Tag Archives: DNA nanobot

Surgical nanobots to be tested in humans in 2015?

Thanks to James Lewis at the Foresight Institute’s* blog and his Jan. 6, 2015 posting about an an announcement of human clinical trials for surgical nanobots (Note: Links have been removed),

… as structural DNA nanotechnology rapidly expanded the repertoire of atomically precise nanostructures that can be fabricated, it became possible to fabricate functional DNA nanostructures incorporating logic gates to deliver and release molecular cargo for medical applications, as we reported a couple years ago (DNA nanotechnology-based nanorobot delivers cell suicide message to cancer cells). More recently, DNA nanorobots have been coated with lipid to survive immune attack inside the body.

Lewis then notes this (Note: A link has been removed),

 … “Ido Bachelet announces 2015 human trial of DNA nanobots to fight cancer and soon to repair spinal cords“:

At the British Friends of Bar-Ilan University’s event in Otto Uomo October 2014 Professor Ido Bachelet announced the beginning of the human treatment with nanomedicine. He indicates DNA nanobots can currently identify cells in humans with 12 different types of cancer tumors.

A human patient with late stage leukemia will be given DNA nanobot treatment. Without the DNA nanobot treatment the patient would be expected to die in the summer of 2015. Based upon animal trials they expect to remove the cancer within one month.

The information was excerpted from Brian Wang’s Dec. 27, 2014 post on his Nextbigfuture blog,

One Trillion 50 nanometer nanobots in a syringe will be injected into people to perform cellular surgery.

The DNA nanobots have been tuned to not cause an immune response. They have been adjusted for different kinds of medical procedures. Procedures can be quick or ones that last many days.

Using DNA origami and molecular programming, they are reality. These nanobots can seek and kill cancer cells, mimic social insect behaviors, carry out logical operators like a computer in a living animal, and they can be controlled from an Xbox. Ido Bachelet from the bio-design lab at Bar Ilan University explains this technology and how it will change medicine in the near future.

I advise reading both Wang’s and Lewis’ posts in their entirety. To give you a sense of how their posts differ (Lewis is more technical), I solicited information from the websites hosting their blog postings.

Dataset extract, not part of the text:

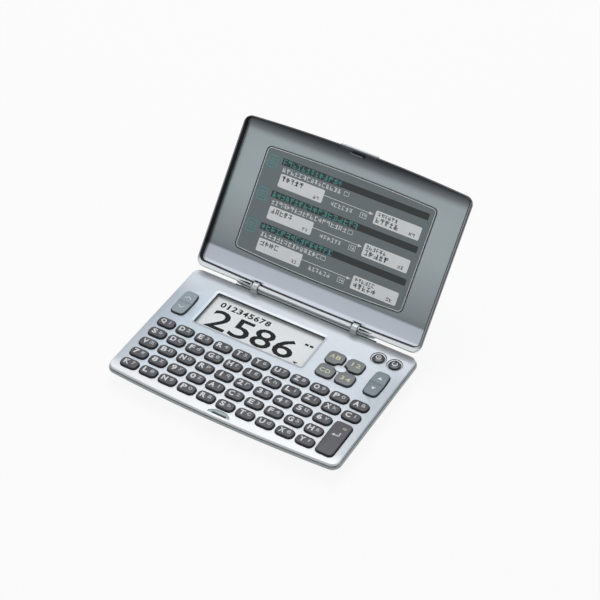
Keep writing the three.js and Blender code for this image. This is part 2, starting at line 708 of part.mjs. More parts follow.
function chips() {
  const top = board.underside - fit.seat;
  const low = top - chip.thickness;
  const half = chip.controllerWidth / 2;
  const y = rowY(2);
  const controller = block(-half, half, y - half, y + half, low, top);
  const memoryX = columnX(2);
  const memory = block(
    memoryX - chip.memoryWidth / 2, memoryX + chip.memoryWidth / 2,
    y - chip.memoryDepth / 2, y + chip.memoryDepth / 2, low, top);
  const crystal = rodAlongX(
    chip.crystalRadius, chip.crystalRadius, caseScrew.sides,
    -chip.crystalLength / 2, chip.crystalLength / 2)
    .translate([columnX(keys.columns - 3), y, top - chip.crystalRadius]);
  return [
    named('controller_chip', controller, 'chip'),
    named('dictionary_memory_chip', memory, 'chip'),
    named('clock_crystal', crystal, 'steel'),
  ];
}

// Battery bay

function coinCell(x, index) {
  const r = cell.radius;
  const round = cell.edgeRound;
  return named(`coin_cell_${index + 1}`, turned([
    [0, cellBottom], [r - round, cellBottom], [r, cellBottom + round], [r, cellTop - round],
    [r - round, cellTop], [0, cellTop],
  ], cell.sides, x, displayY), 'steel');
}

// A spring strip from the board's edge over the middle of a cell
function cellSpring(x, index) {
  const far = displayY + bayHalfDepth - contact.endGap;
  return named(`battery_spring_${index + 1}`, block(
    x - contact.width / 2, x + contact.width / 2, far - contact.reach, far,
    cellTop + fit.seat, cellTop + fit.seat + contact.thickness), 'steel');
}

// A plate between a cell's rim and the bay's front wall
function sideContact(x, index) {
  const y = displayY - cell.radius - (bay.clearance + contact.sideThickness) / 2;
  return named(`battery_side_contact_${index + 1}`, block(
    x - contact.sideWidth / 2, x + contact.sideWidth / 2, y, y + contact.sideThickness,
    cellBottom, cellBottom + contact.tabHeight), 'steel');
}

function coverOutline(grow, bottom, top) {
  const left = bayX - bayHalfWidth - bay.coverLap - grow;
  const right = coverRight + grow;
  const half = bayHalfDepth + bay.coverLap + grow;
  const points = roundedRect(right - left, 2 * half, bay.cornerRadius + grow, keys.cornerSteps)
    .map((p) => new THREE.Vector2(p.x + (left + right) / 2, p.y + displayY));
  return prism(points, bottom, top);
}

function batteryCover() {
  const body = coverOutline(0, 0, bay.coverThickness)
    .subtract(post(hinge.pinBore, caseScrew.sides, coverScrewX, displayY, -fit.overrun, caseHeight))
    .subtract(post(
      caseScrew.headRadius + fit.seat, caseScrew.sides, coverScrewX, displayY,
      -fit.overrun, bay.coverThickness / 2));
  return named('battery_cover', body, 'case');
}

function screw(name, x, y, headBottom, headHeight, shankRadius, tip) {
  const body = turned([
    [0, headBottom], [caseScrew.headRadius, headBottom],
    [caseScrew.headRadius, headBottom + headHeight],
    [shankRadius, headBottom + headHeight], [shankRadius, tip], [0, tip],
  ], caseScrew.sides, x, y);
  return named(name, body, 'steel');
}

function fasteners() {
  const tip = plateUnderside - caseScrew.tipGap;
  const head = caseScrew.recess - fit.seat - caseScrew.headHeight;
  const pieces = screwPlaces.map(([x, y], index) => screw(
    `case_screw_${index + 1}`, x, y, head, caseScrew.headHeight, caseScrew.shankRadius, tip));
  pieces.push(screw(
    'battery_cover_screw', coverScrewX, displayY, 0, bay.coverThickness / 2 - fit.seat,
    hinge.pinRadius, bayWallTop - 2 * fit.loose));
  return pieces;
}

function rubberFoot([x, y], index) {
  return named(`rubber_foot_${index + 1}`, post(
    foot.radius, foot.sides, x, y, -foot.proud, foot.pocket - fit.seat), 'rubber');
}

// Lid, drawn flat: X across, Y from the hinge axis to the free edge, Z towards the lid's inside

const lidForm = {
  halfWidth, front: lidHingeEdge, back: lidFreeEdge, frontBow: lid.hingeBow, backBow: base.frontBow,
  radius: lid.cornerRadius,
};
const recessForm = {
  halfWidth: halfWidth - lid.rim, front: lidHingeEdge + lid.hingeRim, back: lidFreeEdge - lid.rim,
  frontBow: lid.hingeBow, backBow: base.frontBow, radius: lid.cornerRadius - lid.rim,
};
const guideForm = {
  halfWidth: halfWidth - guide.sideMargin, front: guide.hingeMargin,
  back: lidFreeEdge - guide.freeMargin,
  frontBow: guide.bow, backBow: guide.bow, radius: guide.cornerRadius,
};

// Room for the base's two knuckles, cut from both halves of the lid
function lugClearance(side) {
  const half = hinge.lugWidth / 2 + fit.loose;
  const wide = hinge.lugRadius + 2 * fit.loose;
  const x = side * hinge.lugPlace;
  return rodAlongX(wide, wide, hinge.sides, x - half, x + half);
}

function hingeBores() {
  const end = hinge.lugPlace + (hinge.pinLength + fit.loose) / 2;
  const start = hinge.lugPlace - (hinge.pinLength + fit.loose) / 2;
  return [
    rodAlongX(hinge.pinBore, hinge.pinBore, hinge.sides, start, end),
    rodAlongX(hinge.pinBore, hinge.pinBore, hinge.sides, -end, -start),
  ];
}

// The long barrel between the knuckles, and a tapering ear outside each of them
function hingeBarrel() {
  const inner = hinge.lugPlace - hinge.lugWidth / 2 - fit.loose;
  const outer = hinge.lugPlace + hinge.lugWidth / 2 + fit.loose;
  const tip = outer + hinge.earLength;
  const bend = outer + hinge.earLength / 4;
  const r = hinge.barrelRadius;
  return [
    rodAlongX(r, r, hinge.sides, -inner, inner),
    rodAlongX(r, r, hinge.sides, outer, bend),
    rodAlongX(r, hinge.earTip, hinge.sides, bend, tip),
    rodAlongX(r, r, hinge.sides, -bend, -outer),
    rodAlongX(hinge.earTip, r, hinge.sides, -tip, -bend),
  ];
}

// The floor slopes up to the hinge rim, and sweeps up in a curve to the free rim
function floorSlopes() {
  const low = lidFloor - lid.sweepSink;
  const hingeEnd = lidHingeEdge + lid.hingeRim;
  const freeEnd = lidFreeEdge - lid.rim;
  const ramp = [
    new THREE.Vector2(hingeEnd - lid.hingeRim / 2, low),
    new THREE.Vector2(hingeEnd + lid.rampLength, low),
    new THREE.Vector2(hingeEnd + lid.rampLength, lidFloor),
    new THREE.Vector2(hingeEnd - lid.hingeRim / 2, lidFloor + lid.rampRise),
  ];
  const sweep = [new THREE.Vector2(freeEnd - lid.sweepLength, low), new THREE.Vector2(freeEnd, low)];
  for (let step = steps.arc; step >= 0; step -= 1) {
    const share = step / steps.arc;
    sweep.push(new THREE.Vector2(
      freeEnd - lid.sweepLength * (1 - share), lidFloor + lid.sweepRise * share * share));
  }
  const walls = prism(bowedOutline(lidForm, lid.rim / 2), low, rimHeight - lid.edgeRound);
  return [ramp, sweep].map((points) => barAlongX(points, -halfWidth, halfWidth).intersect(walls));
}

function lidInnerFrame() {
  const nest = lidBack + lid.coverPlate + lid.coverGap;
  const outside = loft([
    { points: bowedOutline(lidForm, lid.nestInset), z: nest },
    { points: bowedOutline(lidForm, lid.nestInset), z: splitHeight },
    { points: bowedOutline(lidForm, lid.flankInset), z: splitHeight },
    { points: bowedOutline(lidForm, 0), z: rimHeight - 2 * lid.edgeRound },
    { points: bowedOutline(lidForm, lid.edgeRound), z: rimHeight },
  ]);
  const recess = loft([
    { points: bowedOutline(recessForm, lid.flankInset), z: lidFloor },
    { points: bowedOutline(recessForm, 0), z: lidFloor + 2 * lid.flankInset },
    { points: bowedOutline(recessForm, 0), z: rimHeight + fit.overrun },
  ]);
  const pocket = prism(bowedOutline(guideForm, -guide.clearance), lidFloor - guide.pocket, rimHeight);
  const lipY = lidFreeEdge - lid.rim / 2;
  const lip = block(
    -lid.lipWidth / 2, lid.lipWidth / 2, lipY, lidFreeEdge + lid.lipDepth,
    rimHeight - 2 * lid.edgeRound - lid.lipThickness, rimHeight - 2 * lid.edgeRound);
  const hookPlace = backY - catchY;
  const hook = block(
    -latch.hookWidth / 2, latch.hookWidth / 2, hookPlace - latch.hookThickness / 2,
    hookPlace + latch.hookThickness / 2, lidFloor - fit.seat, rimHeight + latch.hookReach);
  let body = joined(outside.subtract(recess), ...floorSlopes()).subtract(pocket);
  body = joined(body, lip, hook, ...hingeBarrel());
  [lugClearance(-1), lugClearance(1), ...hingeBores()].forEach((cut) => {
    body = body.subtract(cut);
  });
  return named('lid_inner_frame', body, 'lidSilver');
}

function lidOuterCover() {
  const top = splitHeight - lid.splitGap;
  const rings = [];
  for (let step = 0; step <= steps.round; step += 1) {
    const angle = (Math.PI / 2) * (step / steps.round);
    rings.push({
      points: bowedOutline(lidForm, lid.flankInset + lid.coverRound * (1 - Math.sin(angle))),
      z: lidBack + (top - lidBack) * (1 - Math.cos(angle)),
    });
  }
  const inside = prism(
    bowedOutline(lidForm, lid.nestInset - fit.loose), lidBack + lid.coverPlate, top + fit.overrun);
  let body = loft(rings).subtract(inside);
  [lugClearance(-1), lugClearance(1)].forEach((cut) => {
    body = body.subtract(cut);
  });
  const barrelRoom = rodAlongX(
    hinge.barrelRadius + fit.loose, hinge.barrelRadius + fit.loose, hinge.sides, -halfWidth, halfWidth);
  return named('lid_outer_cover', body.subtract(barrelRoom), 'lidSilver');
}

function guidePlate() {
  const plate = prism(bowedOutline(guideForm, 0), lidFloor - guide.thickness, lidFloor);
  return named('guide_plate', plate, 'guide');
}

function hingePin(name, side) {
  const x = side * hinge.lugPlace;
  const pin = rodAlongX(
    hinge.pinRadius, hinge.pinRadius, caseScrew.sides,
    x - hinge.pinLength / 2, x + hinge.pinLength / 2);
  return named(name, pin, 'steel');
}

function lidGroup() {
  const group = new THREE.Group();
  group.add(
    lidInnerFrame(), lidOuterCover(), guidePlate(),
    hingePin('hinge_pin_left', -1), hingePin('hinge_pin_right', 1));
  group.position.set(0, backY, caseHeight + hinge.rise);
  group.rotation.x = THREE.MathUtils.degToRad(180 - lid.openDegrees);
  return group;
}

function baseGroup() {
  const group = new THREE.Group();
  group.add(lowerCase(), keyboardFascia(), displayWindow(), lcdGlass(), lcdHolder(), contactStrip());
  group.add(mainBoard(), domeMat(), ...chips(), batteryCover(), ...fasteners());
  group.add(...cellXs.map(coinCell), ...cellXs.map(cellSpring), ...cellXs.map(sideContact));
  group.add(...footPlaces().map(rubberFoot));
  for (let row = 0; row < keys.rows; row += 1) group.add(letterKeyRow(row));
  group.add(enterKey(), ...modePlaces.map(modeKey), ...roundXs.map(roundButton));
  group.add(rockerKey('left_rocker', -rockerX), rockerKey('right_rocker', rockerX));
  return group;
}

const dictionary = new THREE.Group();
dictionary.add(baseGroup(), lidGroup());

export default dictionary;
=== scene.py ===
# %% [markdown]
# # A pocket electronic dictionary, dressed piece by piece
# The packed CAD model is the fixed frame: it says where every part sits and how it moves. This
# script builds the outside of each visible part again with finer edges, gives every part a
# moulded, painted or printed finish, and hangs each new piece on the CAD body that carries it.

# %% Load the packed model
import math
import random

import bmesh
import bpy
from mathutils import Matrix, Vector
from mathutils.bvhtree import BVHTree
from mathutils.geometry import tessellate_polygon


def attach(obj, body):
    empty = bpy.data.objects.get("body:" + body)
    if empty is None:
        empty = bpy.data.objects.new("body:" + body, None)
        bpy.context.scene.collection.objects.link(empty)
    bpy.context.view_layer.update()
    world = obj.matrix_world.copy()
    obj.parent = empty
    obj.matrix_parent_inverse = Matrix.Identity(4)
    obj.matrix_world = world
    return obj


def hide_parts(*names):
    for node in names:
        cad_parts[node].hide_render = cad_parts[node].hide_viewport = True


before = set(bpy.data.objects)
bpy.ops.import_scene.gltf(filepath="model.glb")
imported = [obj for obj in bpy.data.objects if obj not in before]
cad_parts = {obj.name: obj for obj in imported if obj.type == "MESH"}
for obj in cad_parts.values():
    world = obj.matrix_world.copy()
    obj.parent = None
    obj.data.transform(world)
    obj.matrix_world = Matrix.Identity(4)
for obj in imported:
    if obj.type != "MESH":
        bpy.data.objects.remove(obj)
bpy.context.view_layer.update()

# %% [markdown]
# ## The camera
# The camera stands in front and to the right, well above the table, with a long lens. Its place
# was fitted to the regular grid of keys, and the lens follows from the same fit.

# %% Camera
MM = 0.001
CAMERA_PLACE = Vector((326.07, -514.46, 636.52)) * MM
AZIMUTH, ELEVATION = math.radians(30.72), math.radians(43.97)
LENS, SENSOR = 115.62, 36.0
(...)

Here’s more about Wang from the About page on the Nextbigfuture blog,

Brian L. Wang, M.B.A. is a long time futurist. A lecturer at the Singularity University and Nextbigfuture.com author. He worked on the most recent ten year plan for the Institute for the Future and at a two day Institute for the Future workshop with Universities and City planners in Hong Kong (advising the city of Hong Kong on their future plans). He had a TEDx lecture on Energy. Brian is available as a speaker for corporations and organizations that value accurate and detailed insight into the development of technology global trends.

Lewis provides a contrast (from the About page listing Lewis on the Foresight Institute website),

Jim received a B.A. in chemistry from the University of Pennsylvania in 1967, an M.A. in chemistry from Harvard University in 1968, and a Ph.D. in chemistry, from Harvard University in 1972. After doing postdoctoral research at the Swiss Institute for Experimental Cancer Research, Lausanne, Switzerland, from 1971-1973, Jim did research in the molecular biology of tumor viruses at Cold Spring Harbor Laboratory, Cold Spring Harbor, NY, from 1973-1980, first as a postdoctoral researcher, and then as a Staff Investigator and Senior Staff Investigator. He continued his research as an Associate Member, Basic Sciences Division, Fred Hutchinson Cancer Research Center, Seattle, WA, from 1980-1988, and then joined the Bristol-Myers Squibb Pharmaceutical Research Institute in Seattle, WA, as a Senior Research Investigator from 1988-1996. Since 1996 he has been working as a consultant on nanotechnology.

Getting back to Bachelet, his team’s work, a precursor for this latest initiative, has been featured here before in an April 11, 2014 post,

This latest cockroach item, which concerns new therapeutic approaches, comes from an April 8, 2014 article by Sarah Spickernell for New Scientist (Note: A link has been removed),

It’s a computer – inside a cockroach. Nano-sized entities made of DNA that are able to perform the same kind of logic operations as a silicon-based computer have been introduced into a living animal.

Ido Bachelet can be seen in this February 2014 video describing the proposed surgical nanobots,

Bar-Ilan University where Bachelet works is located in Israel. You can find more information about this work and more on the Research group for Bio-Design website.

*The possessive was moved from Foresight to Institute as in Institute’s on Nov. 11, 2015.